Um die Anzahl der späten Diagnosen zu reduzieren, ist die Allgemeinmedizin ein Keyfaktor. Es geht zum Beispiel darum, bei bestimmten Indikatoren an einen Test zu denken – unabhängig davon, welche Person vor mir sitzt. Es müsste mehr Bewusstsein dafür geschaffen werden, dass äußerliche Charakteristika bei HIV nicht zählen. Das heißt, es braucht hier mehr Sensibilisierung und Aufklärung von Hausärztinnen und Hausärzten, da ja auch dort diese Zielgruppe – heterosexuell und 50+ - meist in Betreuung ist. Im ländlichen Bereich haben wir hier aber oft zusätzlich ein Problem. Für einen Hausarzt und eine Hausärztin ist es sicher wahnsinnig schwierig, eine Person, von der sie schon Eltern und Großeltern kennt, zu fragen, wie es zum Beispiel mit sexuellen Beziehungen außerhalb der im Dorf bekannten Ehe aussieht. Deshalb kann es hier hilfreich sein, neben diesem Thema des sexuellen Lebens auf klassische medizinischem Parameter wie Indikatorerkrankungen zu achten, bei denen ein HIV-Test veranlasst wird. 

Sowohl die HIV-Tests als auch die PrEP-Strategie sind also essenziell, um die Neuinfektionen einzudämmen. kann damit auch österreich die trendumkehr schaffen?

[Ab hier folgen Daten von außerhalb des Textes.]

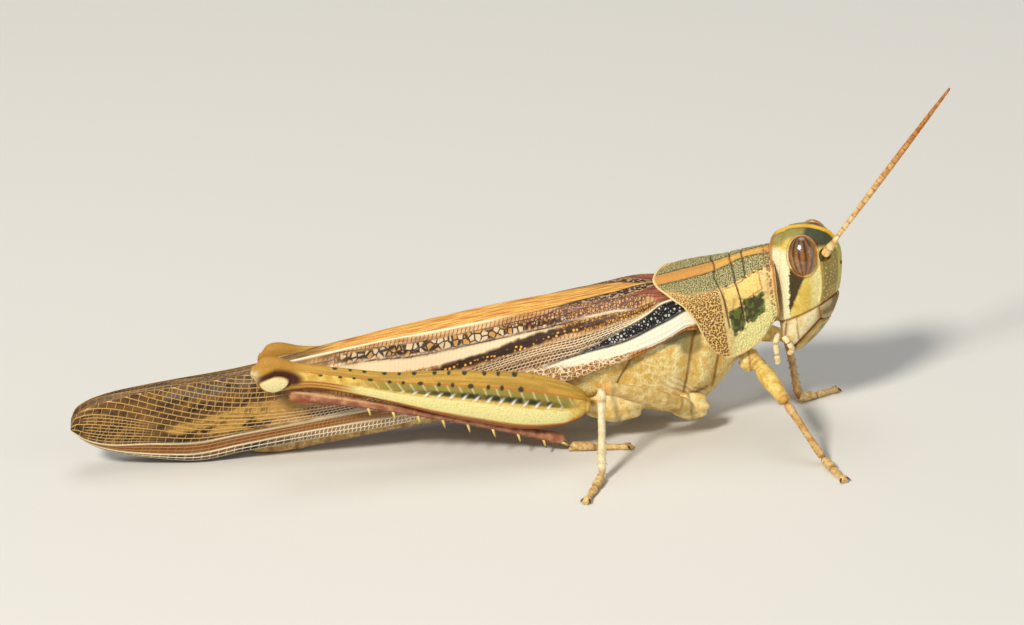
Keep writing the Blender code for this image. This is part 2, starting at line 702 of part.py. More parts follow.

Auch Österreich kann das Ziel erreichen, Neudiagnosen zu reduzieren - wenn alle mitmachen und alles komplett ausgenutzt wird, was zur Verfügung steht. Das wird momentan nicht getan. Wir müssen es schaffen, bestimmte Bevölkerungsgruppen mehr in Test&Treat-Programme einzubinden oder auch in Präventionsprogramme. Das wird jetzt noch nicht voll ausgeschöpft. Es muss ausreichend HIV-kompetente Ärztinnen und Ärzte geben; ausreichend PrEP-Angebote, die kostengünstig oder kostenlos sind; alle Zielgruppen müssen wissen, wohin sie sich wenden können und alle Angebote müssen diskriminierungsfrei genutzt werden können.

 

Es sollte mehr darauf geachtet werden, die breitere Bevölkerung einzubinden – außerhalb der jetzt als vermeintliche Risikogruppen identifizierten Personen. Viele Menschen haben nach wie vor das Bild im Kopf, dass HIV ein Thema ist, das nur schwule Männer oder Menschen, die Drogen gebrauchen, betrifft. Sie fühlen sich dadurch gar nicht angesprochen. Mit Awareness-Kampagnen kann man da viel machen. Wie weit wir aber tatsächlich diesem Eliminationsziel entgegen kommen, kann ich nicht sagen. Es ist machbar, aber Theorie und Praxis liegen ja oft weit auseinander.